Print each line exactly as it is given.

BEGIN Provided records

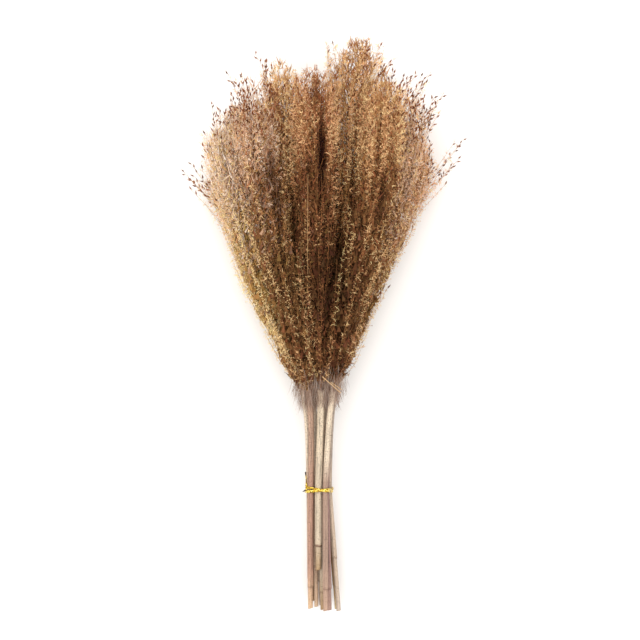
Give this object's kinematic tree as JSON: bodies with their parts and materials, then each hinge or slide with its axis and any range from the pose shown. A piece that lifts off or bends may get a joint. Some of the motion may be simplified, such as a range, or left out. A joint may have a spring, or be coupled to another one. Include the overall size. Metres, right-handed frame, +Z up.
{
  "type": "dried reed plume bunch",
  "caption": "Tied bunch of dried reed plumes: straw stems in their leaf sheaths, feathery brown heads that fan out, and a gold twist tie. It lies on its side.",
  "frame": {"origin": "on the surface that the bunch lies on, under the middle of its bounding box", "axes": "+Y from the cut ends to the plume tips, +X across the fan, +Z up from the surface"},
  "size_m": [0.217, 0.45, 0.1094],
  "materials": {
    "straw": "dry, matt, with a faint silky sheen along the fibres",
    "plume": "dry, matt, feathery",
    "gold_foil": "metallised, glossy, creased"
  },
  "bodies": {
    "root": {"culm_01": "straw", "culm_02": "straw", "culm_03": "straw", "culm_04": "straw", "culm_05": "straw", "culm_06": "straw", "culm_07": "straw", "culm_08": "straw", "culm_09": "straw", "culm_10": "straw", "culm_11": "straw", "culm_12": "straw", "culm_13": "straw", "culm_14": "straw", "plume_01": "plume", "plume_02": "plume", "plume_03": "plume", "plume_04": "plume", "plume_05": "plume", "plume_06": "plume", "plume_07": "plume", "plume_08": "plume", "plume_09": "plume", "plume_10": "plume", "plume_11": "plume", "plume_12": "plume", "plume_13": "plume", "plume_14": "plume", "twist_tie": "gold_foil"}
  },
  "joints": []
}
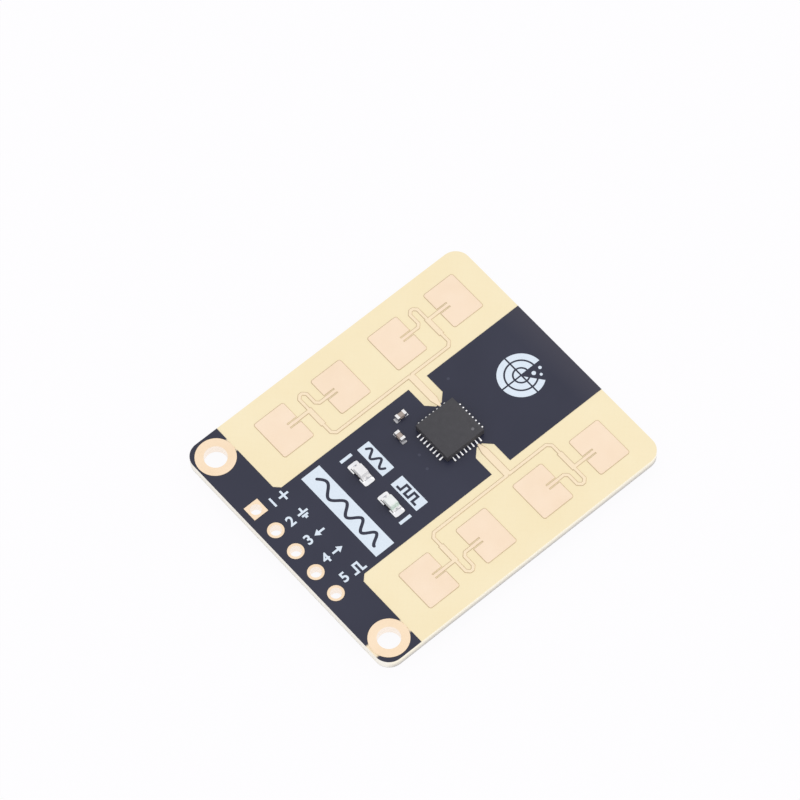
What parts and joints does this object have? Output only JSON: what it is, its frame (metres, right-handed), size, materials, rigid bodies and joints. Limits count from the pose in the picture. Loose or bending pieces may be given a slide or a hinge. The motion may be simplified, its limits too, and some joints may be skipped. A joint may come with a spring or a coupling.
{
  "type": "microwave radar sensor module",
  "caption": "Flat radar presence-sensor circuit board with patch antenna arrays on both sides of a black strip, a square chip, indicator LEDs, plated pin holes and mounting holes.",
  "frame": {"origin": "centre of the board's outline, on the plane that the tallest parts on the back stand on", "axes": "+X along the row of pin holes, +Y from the pin edge to the far edge, +Z out of the antenna side"},
  "size_m": [0.026, 0.03, 0.0029],
  "materials": {
    "laminate": "cream glass-reinforced laminate, satin, faint weave",
    "solder_mask": "black solder mask with a soft sheen",
    "antenna_copper": "pale gold-finished etched copper, satin",
    "plated_copper": "gold-finished plated copper, satin",
    "white_print": "white printing ink, matte",
    "solder": "bright reflowed solder",
    "chip_mould": "dark grey moulding compound, fine grain",
    "black_mould": "black moulding compound, fine grain",
    "tinned_lead": "tin-plated copper alloy, satin",
    "end_metal": "tin-plated end metal, satin",
    "resistor_glaze": "black protective glaze on ceramic",
    "capacitor_ceramic": "fired brown-grey ceramic",
    "led_base": "dark resin base",
    "led_die": "light-emitting die",
    "led_lens": "clear, slightly milky epoxy lens",
    "crystal_ceramic": "fired ceramic package",
    "crystal_metal": "nickel-plated lid, satin"
  },
  "bodies": {
    "root": {"substrate": "laminate", "solder_mask_top": "solder_mask", "solder_mask_back": "solder_mask", "antenna_left": "antenna_copper", "antenna_right": "antenna_copper", "mounting_ring_left": "plated_copper", "mounting_ring_right": "plated_copper", "pin_hole_1": "plated_copper", "pin_hole_2": "plated_copper", "pin_hole_3": "plated_copper", "pin_hole_4": "plated_copper", "pin_hole_5": "plated_copper", "copper_pads_top": "plated_copper", "copper_pads_back": "plated_copper", "silkscreen_top": "white_print", "solder_top": "solder", "solder_back": "solder", "radar_chip_body": "chip_mould", "radar_chip_leads": "tinned_lead", "radar_chip_pad": "tinned_lead", "capacitor_1_body": "capacitor_ceramic", "capacitor_1_ends": "end_metal", "capacitor_2_body": "capacitor_ceramic", "capacitor_2_ends": "end_metal", "led_left_base": "led_base", "led_left_terminals": "end_metal", "led_left_die": "led_die", "led_left_lens": "led_lens", "led_right_base": "led_base", "led_right_terminals": "end_metal", "led_right_die": "led_die", "led_right_lens": "led_lens", "regulator_body": "black_mould", "regulator_leads": "tinned_lead", "memory_body": "black_mould", "memory_leads": "tinned_lead", "crystal_base": "crystal_ceramic", "crystal_terminals": "plated_copper", "crystal_lid": "crystal_metal", "input_capacitor_body": "capacitor_ceramic", "input_capacitor_ends": "end_metal", "output_capacitor_body": "capacitor_ceramic", "output_capacitor_ends": "end_metal", "decoupling_capacitor_1_body": "capacitor_ceramic", "decoupling_capacitor_1_ends": "end_metal", "decoupling_capacitor_2_body": "capacitor_ceramic", "decoupling_capacitor_2_ends": "end_metal", "decoupling_capacitor_3_body": "capacitor_ceramic", "decoupling_capacitor_3_ends": "end_metal", "decoupling_capacitor_4_body": "capacitor_ceramic", "decoupling_capacitor_4_ends": "end_metal", "load_capacitor_1_body": "capacitor_ceramic", "load_capacitor_1_ends": "end_metal", "load_capacitor_2_body": "capacitor_ceramic", "load_capacitor_2_ends": "end_metal", "led_resistor_1_body": "resistor_glaze", "led_resistor_1_ends": "end_metal", "led_resistor_2_body": "resistor_glaze", "led_resistor_2_ends": "end_metal"}
  },
  "joints": []
}
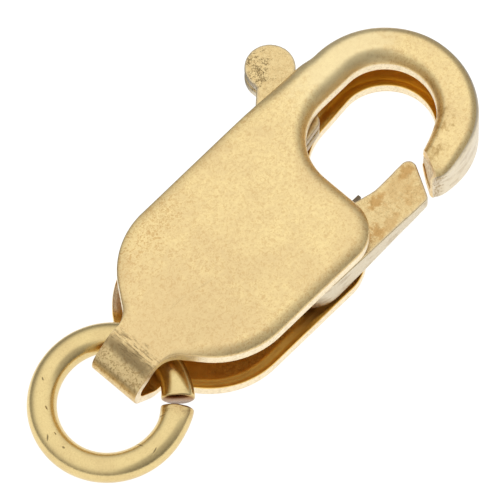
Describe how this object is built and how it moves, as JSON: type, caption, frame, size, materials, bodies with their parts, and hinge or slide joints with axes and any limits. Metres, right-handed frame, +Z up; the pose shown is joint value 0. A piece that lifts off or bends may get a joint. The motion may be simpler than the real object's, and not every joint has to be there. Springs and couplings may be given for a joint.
{
  "type": "lobster clasp with jump ring",
  "caption": "Lobster clasp of two rolled sheet shells joined at the tail, with a sprung two-layer trigger on a hidden pin and a cut jump ring through its tail loop.",
  "frame": {"origin": "under the middle of the whole object, on the plane that it lies on", "axes": "+X from the ring and tail towards the hook, +Y towards the thumb tab, +Z up out of the front shell"},
  "size_m": [0.0154, 0.0064, 0.0024],
  "materials": {
    "case_metal": "gold-filled sheet, tumbled satin with faint scratches and brown tarnish inside",
    "trigger_metal": "gold-filled sheet, satin with mottled tarnish on the gate",
    "pin_metal": "plain brass wire, hidden between the shells",
    "spring_metal": "thin spring strip, dull with tarnish",
    "ring_metal": "gold-filled wire, more polished than the case, with small nicks"
  },
  "bodies": {
    "clasp": {"case": "case_metal", "pivot_pin": "pin_metal", "spring": "spring_metal"},
    "lever": {"trigger": "trigger_metal"},
    "ring": {"jump_ring": "ring_metal"}
  },
  "joints": [
    {"name": "trigger_hinge", "type": "hinge", "parent": "clasp", "child": "lever", "pos_m": [0.00097, -0.00072, 0.0012], "axis": [0, 0, 1], "range_deg": [0, 25], "stiffness_Nm_per_rad": 0.008, "springref_deg": -11.46, "deforming": ["spring"]},
    {"name": "ring_hinge", "type": "hinge", "parent": "clasp", "child": "ring", "pos_m": [-0.00379, -0.00085, 0.00108], "axis": [0, 1, 0], "range_deg": [0, 62]}
  ]
}
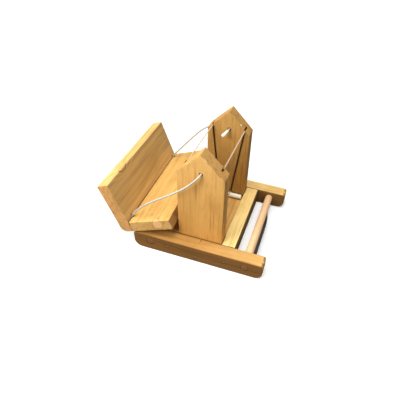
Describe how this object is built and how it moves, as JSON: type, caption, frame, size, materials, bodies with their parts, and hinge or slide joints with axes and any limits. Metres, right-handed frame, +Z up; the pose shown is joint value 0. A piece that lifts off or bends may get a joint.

END Provided records

__The response__
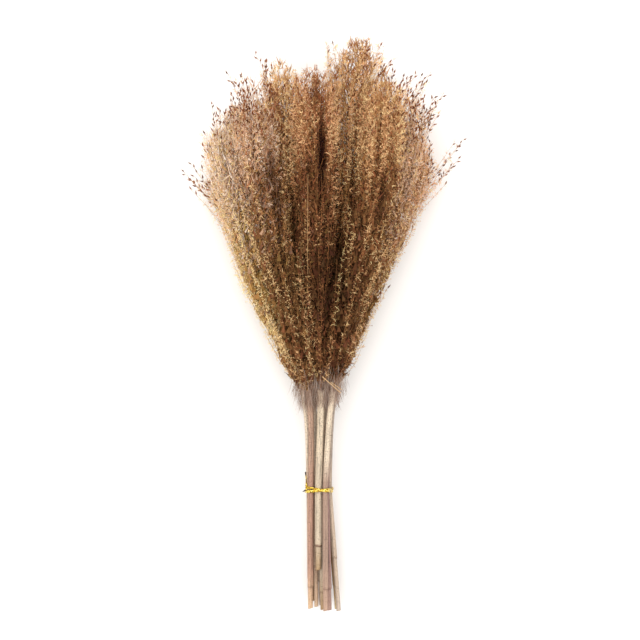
Give this object's kinematic tree as JSON: bodies with their parts and materials, then each hinge or slide with its axis and any range from the pose shown. A piece that lifts off or bends may get a joint. Some of the motion may be simplified, such as a range, or left out. A joint may have a spring, or be coupled to another one. Include the overall size. Metres, right-handed frame, +Z up.
{
  "type": "dried reed plume bunch",
  "caption": "Tied bunch of dried reed plumes: straw stems in their leaf sheaths, feathery brown heads that fan out, and a gold twist tie. It lies on its side.",
  "frame": {"origin": "on the surface that the bunch lies on, under the middle of its bounding box", "axes": "+Y from the cut ends to the plume tips, +X across the fan, +Z up from the surface"},
  "size_m": [0.217, 0.45, 0.1094],
  "materials": {
    "straw": "dry, matt, with a faint silky sheen along the fibres",
    "plume": "dry, matt, feathery",
    "gold_foil": "metallised, glossy, creased"
  },
  "bodies": {
    "root": {"culm_01": "straw", "culm_02": "straw", "culm_03": "straw", "culm_04": "straw", "culm_05": "straw", "culm_06": "straw", "culm_07": "straw", "culm_08": "straw", "culm_09": "straw", "culm_10": "straw", "culm_11": "straw", "culm_12": "straw", "culm_13": "straw", "culm_14": "straw", "plume_01": "plume", "plume_02": "plume", "plume_03": "plume", "plume_04": "plume", "plume_05": "plume", "plume_06": "plume", "plume_07": "plume", "plume_08": "plume", "plume_09": "plume", "plume_10": "plume", "plume_11": "plume", "plume_12": "plume", "plume_13": "plume", "plume_14": "plume", "twist_tie": "gold_foil"}
  },
  "joints": []
}
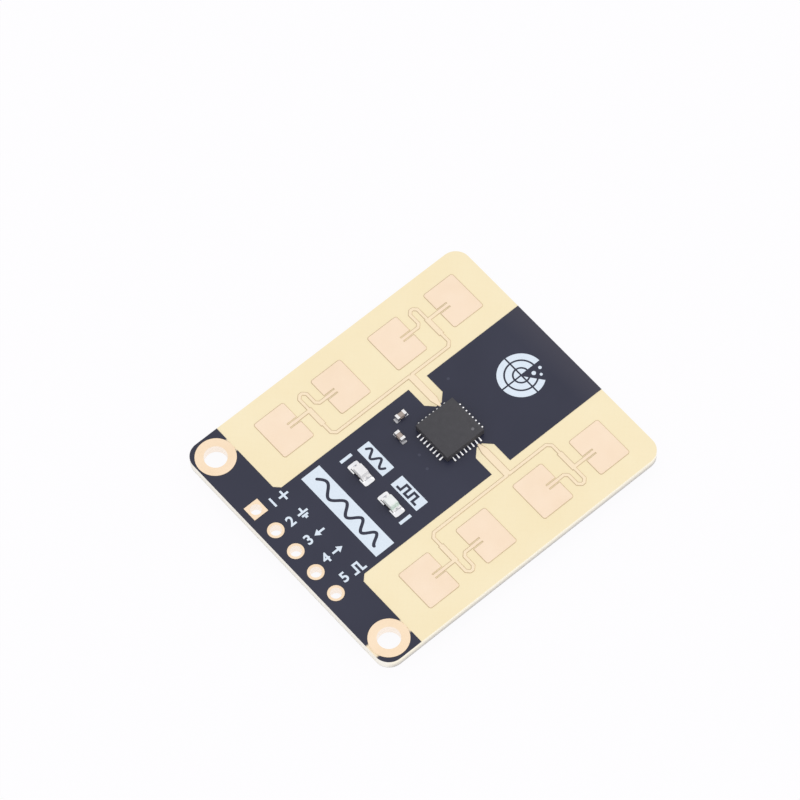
What parts and joints does this object have? Output only JSON: what it is, its frame (metres, right-handed), size, materials, rigid bodies and joints. Limits count from the pose in the picture. Loose or bending pieces may be given a slide or a hinge. The motion may be simplified, its limits too, and some joints may be skipped. A joint may come with a spring or a coupling.
{
  "type": "microwave radar sensor module",
  "caption": "Flat radar presence-sensor circuit board with patch antenna arrays on both sides of a black strip, a square chip, indicator LEDs, plated pin holes and mounting holes.",
  "frame": {"origin": "centre of the board's outline, on the plane that the tallest parts on the back stand on", "axes": "+X along the row of pin holes, +Y from the pin edge to the far edge, +Z out of the antenna side"},
  "size_m": [0.026, 0.03, 0.0029],
  "materials": {
    "laminate": "cream glass-reinforced laminate, satin, faint weave",
    "solder_mask": "black solder mask with a soft sheen",
    "antenna_copper": "pale gold-finished etched copper, satin",
    "plated_copper": "gold-finished plated copper, satin",
    "white_print": "white printing ink, matte",
    "solder": "bright reflowed solder",
    "chip_mould": "dark grey moulding compound, fine grain",
    "black_mould": "black moulding compound, fine grain",
    "tinned_lead": "tin-plated copper alloy, satin",
    "end_metal": "tin-plated end metal, satin",
    "resistor_glaze": "black protective glaze on ceramic",
    "capacitor_ceramic": "fired brown-grey ceramic",
    "led_base": "dark resin base",
    "led_die": "light-emitting die",
    "led_lens": "clear, slightly milky epoxy lens",
    "crystal_ceramic": "fired ceramic package",
    "crystal_metal": "nickel-plated lid, satin"
  },
  "bodies": {
    "root": {"substrate": "laminate", "solder_mask_top": "solder_mask", "solder_mask_back": "solder_mask", "antenna_left": "antenna_copper", "antenna_right": "antenna_copper", "mounting_ring_left": "plated_copper", "mounting_ring_right": "plated_copper", "pin_hole_1": "plated_copper", "pin_hole_2": "plated_copper", "pin_hole_3": "plated_copper", "pin_hole_4": "plated_copper", "pin_hole_5": "plated_copper", "copper_pads_top": "plated_copper", "copper_pads_back": "plated_copper", "silkscreen_top": "white_print", "solder_top": "solder", "solder_back": "solder", "radar_chip_body": "chip_mould", "radar_chip_leads": "tinned_lead", "radar_chip_pad": "tinned_lead", "capacitor_1_body": "capacitor_ceramic", "capacitor_1_ends": "end_metal", "capacitor_2_body": "capacitor_ceramic", "capacitor_2_ends": "end_metal", "led_left_base": "led_base", "led_left_terminals": "end_metal", "led_left_die": "led_die", "led_left_lens": "led_lens", "led_right_base": "led_base", "led_right_terminals": "end_metal", "led_right_die": "led_die", "led_right_lens": "led_lens", "regulator_body": "black_mould", "regulator_leads": "tinned_lead", "memory_body": "black_mould", "memory_leads": "tinned_lead", "crystal_base": "crystal_ceramic", "crystal_terminals": "plated_copper", "crystal_lid": "crystal_metal", "input_capacitor_body": "capacitor_ceramic", "input_capacitor_ends": "end_metal", "output_capacitor_body": "capacitor_ceramic", "output_capacitor_ends": "end_metal", "decoupling_capacitor_1_body": "capacitor_ceramic", "decoupling_capacitor_1_ends": "end_metal", "decoupling_capacitor_2_body": "capacitor_ceramic", "decoupling_capacitor_2_ends": "end_metal", "decoupling_capacitor_3_body": "capacitor_ceramic", "decoupling_capacitor_3_ends": "end_metal", "decoupling_capacitor_4_body": "capacitor_ceramic", "decoupling_capacitor_4_ends": "end_metal", "load_capacitor_1_body": "capacitor_ceramic", "load_capacitor_1_ends": "end_metal", "load_capacitor_2_body": "capacitor_ceramic", "load_capacitor_2_ends": "end_metal", "led_resistor_1_body": "resistor_glaze", "led_resistor_1_ends": "end_metal", "led_resistor_2_body": "resistor_glaze", "led_resistor_2_ends": "end_metal"}
  },
  "joints": []
}
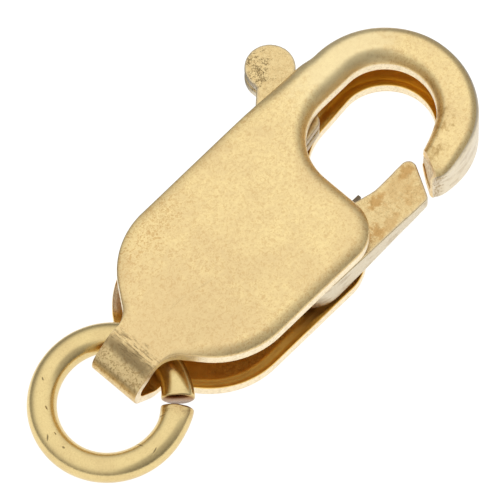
Describe how this object is built and how it moves, as JSON: type, caption, frame, size, materials, bodies with their parts, and hinge or slide joints with axes and any limits. Metres, right-handed frame, +Z up; the pose shown is joint value 0. A piece that lifts off or bends may get a joint. The motion may be simpler than the real object's, and not every joint has to be there. Springs and couplings may be given for a joint.
{
  "type": "lobster clasp with jump ring",
  "caption": "Lobster clasp of two rolled sheet shells joined at the tail, with a sprung two-layer trigger on a hidden pin and a cut jump ring through its tail loop.",
  "frame": {"origin": "under the middle of the whole object, on the plane that it lies on", "axes": "+X from the ring and tail towards the hook, +Y towards the thumb tab, +Z up out of the front shell"},
  "size_m": [0.0154, 0.0064, 0.0024],
  "materials": {
    "case_metal": "gold-filled sheet, tumbled satin with faint scratches and brown tarnish inside",
    "trigger_metal": "gold-filled sheet, satin with mottled tarnish on the gate",
    "pin_metal": "plain brass wire, hidden between the shells",
    "spring_metal": "thin spring strip, dull with tarnish",
    "ring_metal": "gold-filled wire, more polished than the case, with small nicks"
  },
  "bodies": {
    "clasp": {"case": "case_metal", "pivot_pin": "pin_metal", "spring": "spring_metal"},
    "lever": {"trigger": "trigger_metal"},
    "ring": {"jump_ring": "ring_metal"}
  },
  "joints": [
    {"name": "trigger_hinge", "type": "hinge", "parent": "clasp", "child": "lever", "pos_m": [0.00097, -0.00072, 0.0012], "axis": [0, 0, 1], "range_deg": [0, 25], "stiffness_Nm_per_rad": 0.008, "springref_deg": -11.46, "deforming": ["spring"]},
    {"name": "ring_hinge", "type": "hinge", "parent": "clasp", "child": "ring", "pos_m": [-0.00379, -0.00085, 0.00108], "axis": [0, 1, 0], "range_deg": [0, 62]}
  ]
}
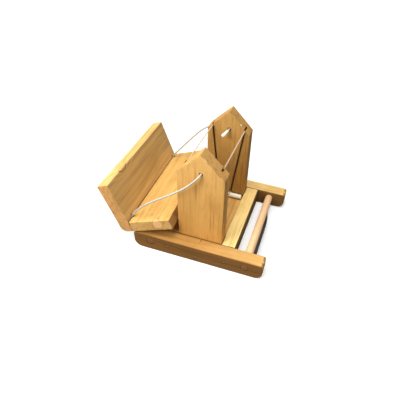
Describe how this object is built and how it moves, as JSON: type, caption, frame, size, materials, bodies with their parts, and hinge or slide joints with axes and any limits. Metres, right-handed frame, +Z up; the pose shown is joint value 0. A piece that lifts off or bends may get a joint.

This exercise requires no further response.